TASK DETAILS: Of the records that follow, copy only the lines from the line containing "Recreate this object" to the line containing "right temple sleeve.", both included, exactly as written.
************
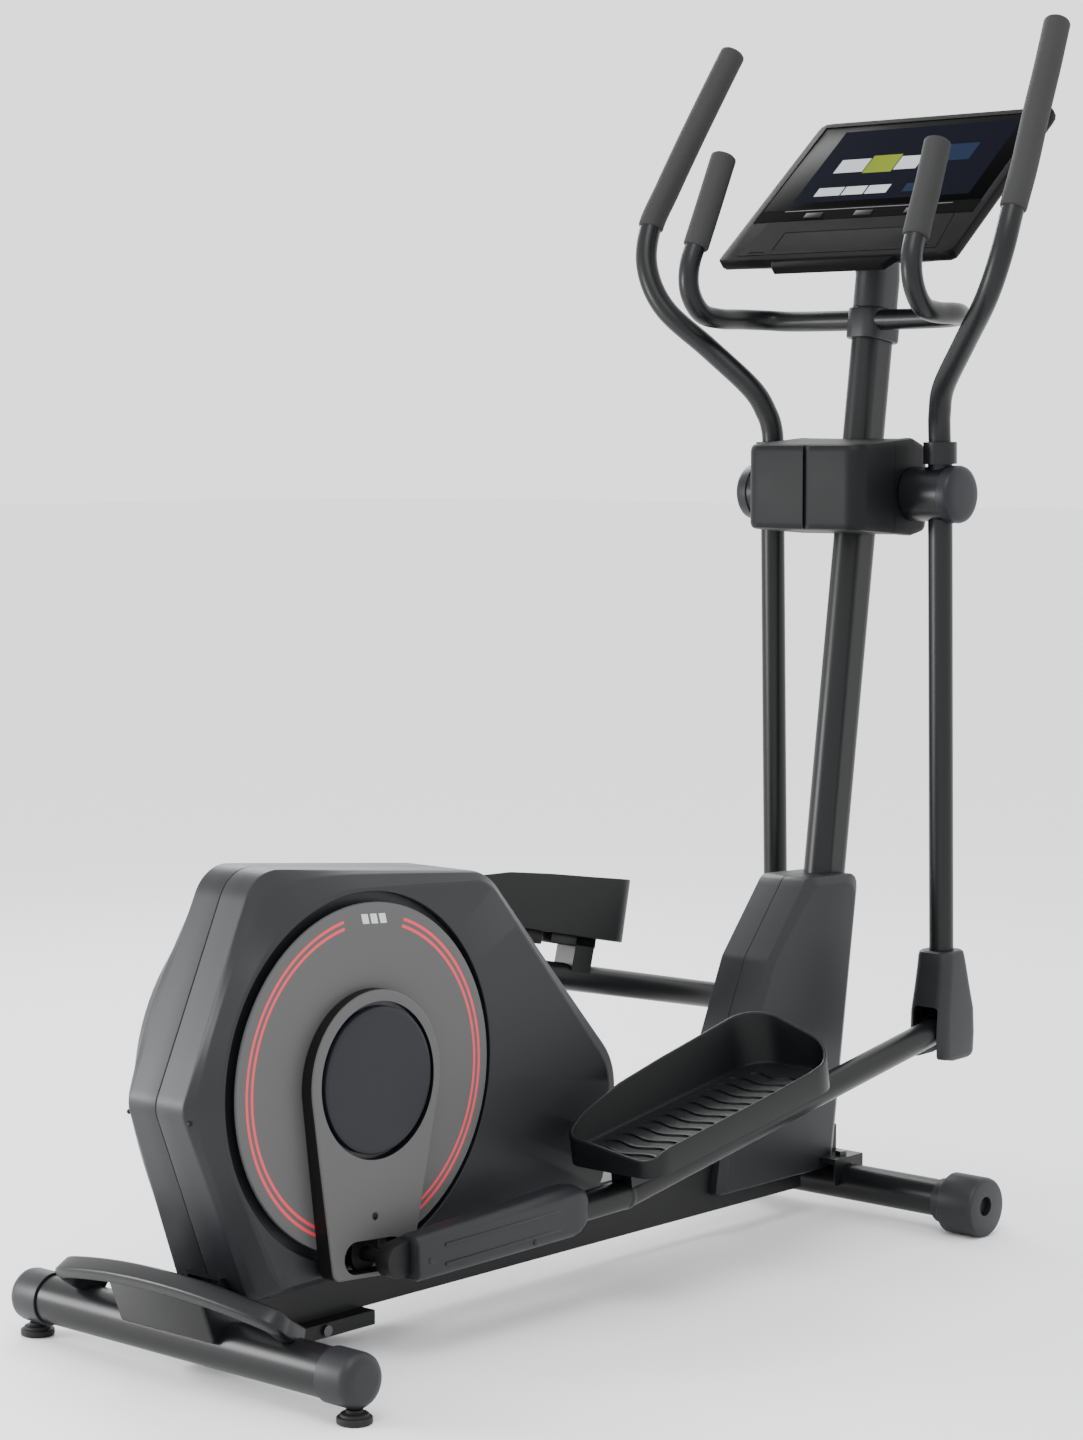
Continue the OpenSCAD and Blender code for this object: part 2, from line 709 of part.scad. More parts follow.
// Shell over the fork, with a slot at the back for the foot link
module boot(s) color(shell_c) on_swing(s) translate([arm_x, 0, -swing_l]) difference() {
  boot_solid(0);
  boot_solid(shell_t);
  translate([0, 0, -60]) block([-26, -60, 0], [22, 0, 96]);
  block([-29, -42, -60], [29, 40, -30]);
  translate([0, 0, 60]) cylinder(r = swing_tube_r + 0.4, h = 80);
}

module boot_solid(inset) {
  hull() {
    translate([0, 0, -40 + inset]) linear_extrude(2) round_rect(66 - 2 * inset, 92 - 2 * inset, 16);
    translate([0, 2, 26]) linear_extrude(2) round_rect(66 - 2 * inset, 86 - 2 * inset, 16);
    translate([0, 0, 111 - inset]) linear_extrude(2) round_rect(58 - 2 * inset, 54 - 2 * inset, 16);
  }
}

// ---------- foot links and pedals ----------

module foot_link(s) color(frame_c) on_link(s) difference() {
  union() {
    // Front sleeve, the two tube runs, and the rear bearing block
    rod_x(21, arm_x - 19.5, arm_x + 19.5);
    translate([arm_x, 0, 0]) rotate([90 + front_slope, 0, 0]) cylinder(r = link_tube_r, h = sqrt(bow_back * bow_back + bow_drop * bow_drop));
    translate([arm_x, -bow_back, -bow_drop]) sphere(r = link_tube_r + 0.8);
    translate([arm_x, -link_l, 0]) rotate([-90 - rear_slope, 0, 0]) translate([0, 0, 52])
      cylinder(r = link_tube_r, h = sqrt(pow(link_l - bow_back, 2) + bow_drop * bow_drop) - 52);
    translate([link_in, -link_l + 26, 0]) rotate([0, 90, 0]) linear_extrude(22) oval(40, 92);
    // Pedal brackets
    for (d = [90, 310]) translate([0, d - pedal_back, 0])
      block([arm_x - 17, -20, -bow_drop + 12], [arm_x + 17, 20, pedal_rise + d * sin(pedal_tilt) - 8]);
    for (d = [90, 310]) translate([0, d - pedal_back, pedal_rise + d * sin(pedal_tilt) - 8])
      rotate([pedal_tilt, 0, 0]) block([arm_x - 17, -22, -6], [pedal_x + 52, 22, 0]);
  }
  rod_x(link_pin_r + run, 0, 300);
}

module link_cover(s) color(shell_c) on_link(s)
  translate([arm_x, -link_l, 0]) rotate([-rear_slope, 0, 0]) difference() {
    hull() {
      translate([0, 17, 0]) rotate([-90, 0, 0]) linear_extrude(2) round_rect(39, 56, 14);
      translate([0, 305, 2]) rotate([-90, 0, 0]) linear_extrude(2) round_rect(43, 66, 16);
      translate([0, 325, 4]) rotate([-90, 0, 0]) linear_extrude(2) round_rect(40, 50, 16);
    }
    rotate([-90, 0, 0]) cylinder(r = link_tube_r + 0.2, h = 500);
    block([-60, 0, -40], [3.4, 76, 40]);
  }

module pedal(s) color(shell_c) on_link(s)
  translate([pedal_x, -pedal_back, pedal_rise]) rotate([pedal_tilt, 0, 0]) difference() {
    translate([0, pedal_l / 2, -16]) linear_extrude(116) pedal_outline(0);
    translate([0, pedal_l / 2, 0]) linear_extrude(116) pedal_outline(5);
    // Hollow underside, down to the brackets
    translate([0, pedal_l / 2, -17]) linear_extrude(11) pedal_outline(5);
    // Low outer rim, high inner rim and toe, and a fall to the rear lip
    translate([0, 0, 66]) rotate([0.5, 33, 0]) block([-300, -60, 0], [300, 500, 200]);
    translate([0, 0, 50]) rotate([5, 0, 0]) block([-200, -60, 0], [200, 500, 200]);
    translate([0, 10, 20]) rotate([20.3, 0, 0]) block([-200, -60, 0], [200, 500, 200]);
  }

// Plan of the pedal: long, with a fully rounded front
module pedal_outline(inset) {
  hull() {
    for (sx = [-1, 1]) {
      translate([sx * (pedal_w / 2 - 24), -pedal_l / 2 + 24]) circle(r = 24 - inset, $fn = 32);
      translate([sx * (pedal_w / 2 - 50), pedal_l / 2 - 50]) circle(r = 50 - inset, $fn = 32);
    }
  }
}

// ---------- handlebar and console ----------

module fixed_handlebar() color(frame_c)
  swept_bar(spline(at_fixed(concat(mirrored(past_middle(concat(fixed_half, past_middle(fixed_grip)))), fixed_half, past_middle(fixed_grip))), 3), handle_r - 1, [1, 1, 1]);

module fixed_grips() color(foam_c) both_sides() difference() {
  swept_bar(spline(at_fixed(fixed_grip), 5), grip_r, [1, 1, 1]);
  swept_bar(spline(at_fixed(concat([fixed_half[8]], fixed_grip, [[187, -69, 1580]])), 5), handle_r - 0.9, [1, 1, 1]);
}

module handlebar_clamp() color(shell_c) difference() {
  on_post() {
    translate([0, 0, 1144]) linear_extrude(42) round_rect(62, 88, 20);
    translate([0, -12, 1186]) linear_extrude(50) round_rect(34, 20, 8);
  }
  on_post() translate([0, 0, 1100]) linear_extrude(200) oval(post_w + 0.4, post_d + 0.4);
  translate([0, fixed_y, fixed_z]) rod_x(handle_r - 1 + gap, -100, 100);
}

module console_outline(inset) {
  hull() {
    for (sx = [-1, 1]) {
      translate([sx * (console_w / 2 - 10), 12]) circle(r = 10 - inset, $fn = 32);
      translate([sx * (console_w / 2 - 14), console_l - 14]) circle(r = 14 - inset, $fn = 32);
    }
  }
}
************
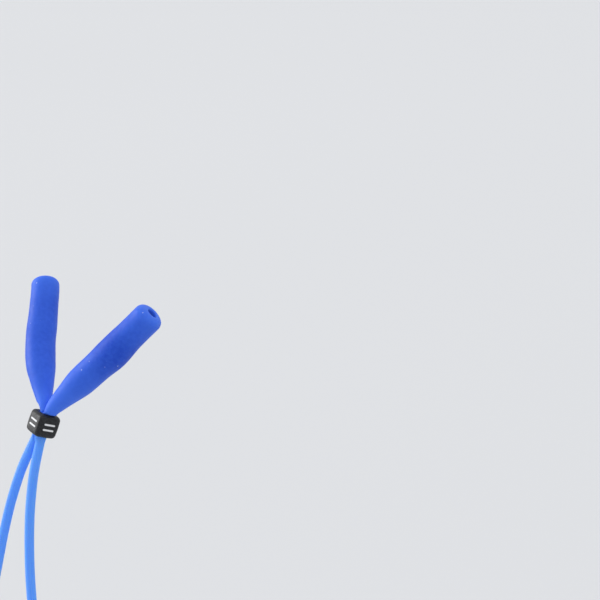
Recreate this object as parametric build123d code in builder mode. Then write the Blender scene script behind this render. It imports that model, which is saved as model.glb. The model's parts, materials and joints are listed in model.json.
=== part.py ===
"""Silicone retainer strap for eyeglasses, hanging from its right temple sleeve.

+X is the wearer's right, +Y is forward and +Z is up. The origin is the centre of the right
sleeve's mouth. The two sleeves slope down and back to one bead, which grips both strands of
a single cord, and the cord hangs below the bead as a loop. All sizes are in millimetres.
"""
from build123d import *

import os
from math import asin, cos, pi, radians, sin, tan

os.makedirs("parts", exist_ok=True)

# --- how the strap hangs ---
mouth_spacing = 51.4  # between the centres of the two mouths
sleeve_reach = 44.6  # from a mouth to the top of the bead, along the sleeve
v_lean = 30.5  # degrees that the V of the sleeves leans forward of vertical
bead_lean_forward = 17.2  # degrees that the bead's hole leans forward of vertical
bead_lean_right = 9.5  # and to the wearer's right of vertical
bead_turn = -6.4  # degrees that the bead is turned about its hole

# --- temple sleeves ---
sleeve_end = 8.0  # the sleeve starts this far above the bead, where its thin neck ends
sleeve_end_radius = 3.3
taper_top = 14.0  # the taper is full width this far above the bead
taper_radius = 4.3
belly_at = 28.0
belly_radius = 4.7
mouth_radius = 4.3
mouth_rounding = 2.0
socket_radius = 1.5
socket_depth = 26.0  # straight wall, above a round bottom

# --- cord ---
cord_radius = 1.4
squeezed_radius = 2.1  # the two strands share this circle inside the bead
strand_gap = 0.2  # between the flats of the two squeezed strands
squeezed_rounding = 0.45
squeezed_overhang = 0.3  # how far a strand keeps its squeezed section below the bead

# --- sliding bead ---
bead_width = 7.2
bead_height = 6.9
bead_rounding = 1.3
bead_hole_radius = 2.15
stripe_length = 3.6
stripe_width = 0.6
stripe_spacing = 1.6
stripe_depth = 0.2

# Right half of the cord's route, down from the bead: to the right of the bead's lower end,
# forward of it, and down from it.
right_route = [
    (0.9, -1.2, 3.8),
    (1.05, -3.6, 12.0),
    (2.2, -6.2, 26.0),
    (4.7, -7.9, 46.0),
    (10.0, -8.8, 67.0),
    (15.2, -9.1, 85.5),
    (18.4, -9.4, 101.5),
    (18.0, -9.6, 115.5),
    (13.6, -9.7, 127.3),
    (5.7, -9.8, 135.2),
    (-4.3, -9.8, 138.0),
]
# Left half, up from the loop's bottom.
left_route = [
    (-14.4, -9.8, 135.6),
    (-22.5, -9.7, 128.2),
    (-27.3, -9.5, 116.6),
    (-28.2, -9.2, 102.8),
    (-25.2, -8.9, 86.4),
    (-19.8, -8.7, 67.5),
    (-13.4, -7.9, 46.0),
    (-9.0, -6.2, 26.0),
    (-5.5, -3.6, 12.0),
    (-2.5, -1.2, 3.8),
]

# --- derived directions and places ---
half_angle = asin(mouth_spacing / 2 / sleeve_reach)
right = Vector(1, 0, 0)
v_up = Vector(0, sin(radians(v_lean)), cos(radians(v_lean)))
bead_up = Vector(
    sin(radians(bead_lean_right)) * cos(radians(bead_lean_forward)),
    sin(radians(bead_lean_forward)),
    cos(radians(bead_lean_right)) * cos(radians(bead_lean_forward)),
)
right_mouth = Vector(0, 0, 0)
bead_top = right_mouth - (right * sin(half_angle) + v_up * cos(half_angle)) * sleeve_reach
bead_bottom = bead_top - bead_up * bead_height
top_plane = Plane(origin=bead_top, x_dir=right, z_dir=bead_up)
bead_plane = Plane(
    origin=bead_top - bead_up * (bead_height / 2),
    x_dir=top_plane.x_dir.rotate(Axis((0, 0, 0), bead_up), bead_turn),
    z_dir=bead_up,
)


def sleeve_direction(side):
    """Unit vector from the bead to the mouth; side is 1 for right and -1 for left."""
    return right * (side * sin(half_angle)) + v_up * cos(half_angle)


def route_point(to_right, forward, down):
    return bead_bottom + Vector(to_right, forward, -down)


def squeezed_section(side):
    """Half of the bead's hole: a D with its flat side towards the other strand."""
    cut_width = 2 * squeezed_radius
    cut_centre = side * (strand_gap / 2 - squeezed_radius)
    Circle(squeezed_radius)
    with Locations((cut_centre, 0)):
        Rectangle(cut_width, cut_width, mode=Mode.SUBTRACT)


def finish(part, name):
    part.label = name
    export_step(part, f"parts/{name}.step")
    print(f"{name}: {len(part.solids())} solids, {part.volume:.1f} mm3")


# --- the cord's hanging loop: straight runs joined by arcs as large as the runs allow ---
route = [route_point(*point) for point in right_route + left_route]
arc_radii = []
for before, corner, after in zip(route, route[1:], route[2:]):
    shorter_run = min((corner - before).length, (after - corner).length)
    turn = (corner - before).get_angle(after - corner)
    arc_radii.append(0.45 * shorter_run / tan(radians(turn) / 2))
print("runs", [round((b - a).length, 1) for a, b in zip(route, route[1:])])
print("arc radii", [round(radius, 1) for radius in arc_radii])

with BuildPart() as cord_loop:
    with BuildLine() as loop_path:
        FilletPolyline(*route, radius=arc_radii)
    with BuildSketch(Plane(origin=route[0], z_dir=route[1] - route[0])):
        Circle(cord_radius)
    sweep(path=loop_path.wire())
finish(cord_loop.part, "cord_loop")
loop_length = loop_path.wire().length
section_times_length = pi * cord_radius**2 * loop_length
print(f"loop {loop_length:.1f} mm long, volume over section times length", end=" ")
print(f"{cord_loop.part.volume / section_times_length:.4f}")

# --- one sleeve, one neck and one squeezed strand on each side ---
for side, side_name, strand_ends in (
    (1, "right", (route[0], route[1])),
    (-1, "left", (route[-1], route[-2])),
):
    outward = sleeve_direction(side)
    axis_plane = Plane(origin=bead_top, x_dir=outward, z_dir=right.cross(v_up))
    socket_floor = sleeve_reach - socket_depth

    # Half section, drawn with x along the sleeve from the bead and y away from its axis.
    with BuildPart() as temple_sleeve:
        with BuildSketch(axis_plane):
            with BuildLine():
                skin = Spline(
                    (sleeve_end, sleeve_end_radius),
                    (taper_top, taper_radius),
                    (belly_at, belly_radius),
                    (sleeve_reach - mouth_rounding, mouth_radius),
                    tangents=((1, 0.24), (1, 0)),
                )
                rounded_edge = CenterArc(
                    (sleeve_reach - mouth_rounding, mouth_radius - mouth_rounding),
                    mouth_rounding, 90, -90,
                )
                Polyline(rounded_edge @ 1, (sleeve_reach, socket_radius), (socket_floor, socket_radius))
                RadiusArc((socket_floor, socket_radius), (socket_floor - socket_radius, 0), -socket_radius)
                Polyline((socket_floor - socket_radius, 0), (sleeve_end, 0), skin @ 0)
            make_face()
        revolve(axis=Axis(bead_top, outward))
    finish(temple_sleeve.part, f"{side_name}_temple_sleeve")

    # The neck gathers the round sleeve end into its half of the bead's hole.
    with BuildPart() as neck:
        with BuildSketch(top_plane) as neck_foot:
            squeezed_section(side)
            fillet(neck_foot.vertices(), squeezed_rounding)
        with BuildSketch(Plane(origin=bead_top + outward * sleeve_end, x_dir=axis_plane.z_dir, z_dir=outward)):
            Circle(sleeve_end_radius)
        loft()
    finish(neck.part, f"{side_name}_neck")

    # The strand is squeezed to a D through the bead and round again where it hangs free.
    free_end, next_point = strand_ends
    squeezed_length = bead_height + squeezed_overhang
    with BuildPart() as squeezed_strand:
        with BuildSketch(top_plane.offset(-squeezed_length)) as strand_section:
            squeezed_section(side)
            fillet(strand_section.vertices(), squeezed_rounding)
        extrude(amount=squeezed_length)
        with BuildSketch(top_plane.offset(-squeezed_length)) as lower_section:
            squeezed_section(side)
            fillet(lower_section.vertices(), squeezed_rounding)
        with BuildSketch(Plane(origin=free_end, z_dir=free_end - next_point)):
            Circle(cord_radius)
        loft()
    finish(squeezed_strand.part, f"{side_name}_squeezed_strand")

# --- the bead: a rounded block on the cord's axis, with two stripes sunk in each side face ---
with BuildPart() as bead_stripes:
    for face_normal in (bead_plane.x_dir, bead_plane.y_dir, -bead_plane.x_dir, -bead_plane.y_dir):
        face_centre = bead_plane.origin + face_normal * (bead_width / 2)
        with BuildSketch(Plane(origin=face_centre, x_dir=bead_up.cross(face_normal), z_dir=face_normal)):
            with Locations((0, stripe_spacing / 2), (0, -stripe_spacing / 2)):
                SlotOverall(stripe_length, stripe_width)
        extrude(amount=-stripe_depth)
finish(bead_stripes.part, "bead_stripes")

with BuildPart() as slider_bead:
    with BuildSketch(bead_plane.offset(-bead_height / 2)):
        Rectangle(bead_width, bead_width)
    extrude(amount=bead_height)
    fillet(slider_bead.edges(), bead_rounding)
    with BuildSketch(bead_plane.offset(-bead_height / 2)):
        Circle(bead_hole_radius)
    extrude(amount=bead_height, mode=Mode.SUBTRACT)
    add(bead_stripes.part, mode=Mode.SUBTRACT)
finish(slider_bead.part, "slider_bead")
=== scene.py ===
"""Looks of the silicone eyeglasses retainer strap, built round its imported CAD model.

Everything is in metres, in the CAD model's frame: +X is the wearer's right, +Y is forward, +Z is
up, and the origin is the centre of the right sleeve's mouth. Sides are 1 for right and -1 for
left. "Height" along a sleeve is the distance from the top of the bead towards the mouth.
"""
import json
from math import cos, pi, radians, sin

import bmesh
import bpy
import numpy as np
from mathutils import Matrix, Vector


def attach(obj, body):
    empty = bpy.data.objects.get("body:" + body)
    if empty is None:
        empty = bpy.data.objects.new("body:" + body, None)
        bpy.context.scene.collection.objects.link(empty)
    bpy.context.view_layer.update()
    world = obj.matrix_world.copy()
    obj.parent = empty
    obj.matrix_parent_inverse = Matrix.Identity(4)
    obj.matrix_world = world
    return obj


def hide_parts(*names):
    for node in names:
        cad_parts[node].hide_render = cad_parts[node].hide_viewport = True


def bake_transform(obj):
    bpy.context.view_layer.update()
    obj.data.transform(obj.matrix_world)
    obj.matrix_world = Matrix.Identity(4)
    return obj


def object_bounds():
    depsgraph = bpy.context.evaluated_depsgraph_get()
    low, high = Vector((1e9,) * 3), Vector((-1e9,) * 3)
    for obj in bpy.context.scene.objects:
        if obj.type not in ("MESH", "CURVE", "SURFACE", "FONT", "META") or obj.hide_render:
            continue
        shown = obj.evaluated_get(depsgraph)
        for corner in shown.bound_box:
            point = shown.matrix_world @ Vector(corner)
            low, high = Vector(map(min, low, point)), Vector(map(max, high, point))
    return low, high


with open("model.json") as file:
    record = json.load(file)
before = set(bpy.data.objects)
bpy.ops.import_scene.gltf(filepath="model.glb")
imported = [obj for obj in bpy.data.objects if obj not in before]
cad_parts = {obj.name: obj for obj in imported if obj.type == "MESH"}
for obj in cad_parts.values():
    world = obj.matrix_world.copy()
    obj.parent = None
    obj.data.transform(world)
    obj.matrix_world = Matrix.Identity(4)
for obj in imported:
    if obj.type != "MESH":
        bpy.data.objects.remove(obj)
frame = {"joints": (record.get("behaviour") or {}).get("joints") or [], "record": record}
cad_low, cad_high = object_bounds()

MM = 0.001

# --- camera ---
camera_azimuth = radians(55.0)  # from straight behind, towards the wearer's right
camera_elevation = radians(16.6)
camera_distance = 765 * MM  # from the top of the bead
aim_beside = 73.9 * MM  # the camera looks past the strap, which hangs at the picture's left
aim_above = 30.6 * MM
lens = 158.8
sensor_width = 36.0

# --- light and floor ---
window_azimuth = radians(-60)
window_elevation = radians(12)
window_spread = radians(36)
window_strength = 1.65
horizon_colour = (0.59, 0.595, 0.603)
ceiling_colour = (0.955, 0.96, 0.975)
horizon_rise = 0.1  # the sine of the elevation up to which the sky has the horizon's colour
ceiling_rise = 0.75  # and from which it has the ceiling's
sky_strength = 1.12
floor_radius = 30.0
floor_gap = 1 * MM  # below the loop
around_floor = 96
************
ANSWER TO THE TASK:
Recreate this object as parametric build123d code in builder mode. Then write the Blender scene script behind this render. It imports that model, which is saved as model.glb. The model's parts, materials and joints are listed in model.json.
=== part.py ===
"""Silicone retainer strap for eyeglasses, hanging from its right temple sleeve.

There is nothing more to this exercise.